By Levi Shand
What is central perspective?
The Central Perspective challenge asks the photographer to try to eliminate the third dimension in a frame, or at least mute its perceptibility. Why practice this? It’s useful to practice “visual grammar”, meaning the process of actively choosing how easily dimensions are perceived in a street photo. Where on the 2D-3D spectrum does your image fall? Is it more 2D or 3D? If you can answer that question, then here’s another: was that your intention, and could you have made the image differently at will? Are you thinking about where you are standing in relation to your subject and the effect that has on how clearly your image communicates, or have you just been winging it?
How do I shoot from a central perspective?

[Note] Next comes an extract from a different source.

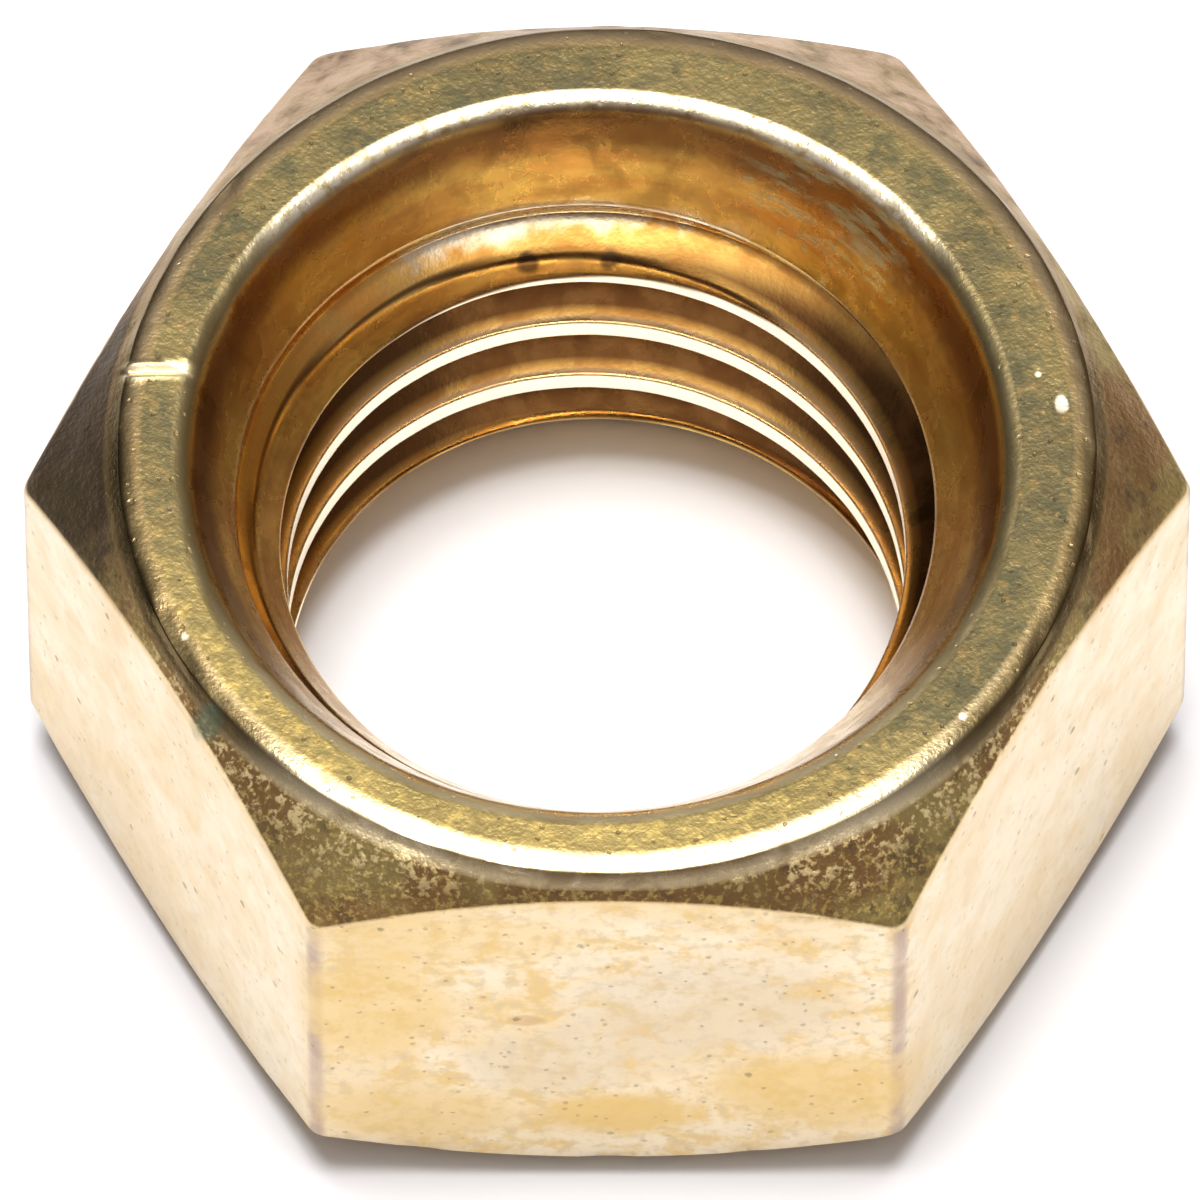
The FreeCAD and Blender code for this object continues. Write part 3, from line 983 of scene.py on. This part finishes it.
def add_light():
    """One round soft light, nearly overhead, facing the origin."""
    data = bpy.data.lights.new("overhead_light", "AREA")
    data.shape = "DISK"
    data.size = LIGHT_SIZE
    data.energy = LIGHT_POWER
    light = bpy.data.objects.new("overhead_light", data)
    light.location = LIGHT_PLACE
    light.rotation_euler = (-LIGHT_PLACE).to_track_quat("-Z", "Y").to_euler()
    bpy.context.collection.objects.link(light)


def add_world():
    """Dim surroundings with soft brighter and darker patches for the metal to reflect."""
    world = bpy.data.worlds.new("studio")
    world.use_nodes = True
    g = Graph(world.node_tree)
    direction = g.tree.nodes.new("ShaderNodeTexCoord").outputs["Generated"]
    colour = SURROUNDINGS
    for azimuth, elevation, inner, outer, patch in PATCHES:
        turn = math.radians(azimuth)
        rise = math.radians(elevation)
        centre = (math.cos(rise) * math.cos(turn), math.cos(rise) * math.sin(turn), math.sin(rise))
        nearness = g.along(direction, centre)
        weight = g.span(nearness, math.cos(math.radians(outer)), math.cos(math.radians(inner)))
        colour = g.mix(weight, colour, patch)
    g.put(g.tree.nodes["Background"].inputs["Color"], colour)
    bpy.context.scene.world = world


def add_camera():
    """A long lens in front of the nut, looking down at it, with its upper face above the middle."""
    data = bpy.data.cameras.new("camera")
    data.sensor_width = SENSOR
    per_metre = NUT_WIDTH_PIXELS / WIDTH
    data.lens = per_metre * CAMERA_DISTANCE / IMAGE_PIXELS * SENSOR
    data.clip_end = CAMERA_REACH
    camera = bpy.data.objects.new("camera", data)
    back = Vector((0, -math.cos(CAMERA_ELEVATION), math.sin(CAMERA_ELEVATION)))
    right = Vector((1, 0, 0))
    up = back.cross(right)
    target = Vector((0, 0, HEIGHT * MM))
    camera.location = (target + back * CAMERA_DISTANCE
                       - right * (AIM_RIGHT_PIXELS / per_metre)
                       - up * (AIM_UP_PIXELS / per_metre))
    camera.rotation_euler = back.to_track_quat("Z", "Y").to_euler()
    bpy.context.collection.objects.link(camera)
    bpy.context.scene.camera = camera


# ---------------------------------------------------------------- scene

add_camera()
add_floor()
add_world()
add_light()
bpy.context.scene.view_settings.view_transform = "Standard"

nut = make_nut()
nut.data.materials.append(make_brass())
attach(nut, "root")
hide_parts("hex_nut")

To achieve central perspective, photographers are instructed to “square up” to a proposed background. If the backdrop is to be a building, do not shoot it from an oblique angle. Try to avoid depicting any characteristics of a three-dimensional image such as:
- leading lines,
- overlapping elements,
- or a vanishing point.
Compliant images could easily been seen as two-dimensional, and could almost serve as schematic representations of a street scene.
Why should I practice this?
This exercise encourages photographers to isolate shapes in their more basic, two-dimensional form. By no means does this exercise say “this is the correct way to shoot street photography”; rather, it has been designed to help the photographer maintain a heightened awareness during shooting. Ideally, after enough practice, the photographer would internalize this calculation and feel able to naturally produce images taken from a predetermined oblique or right angle.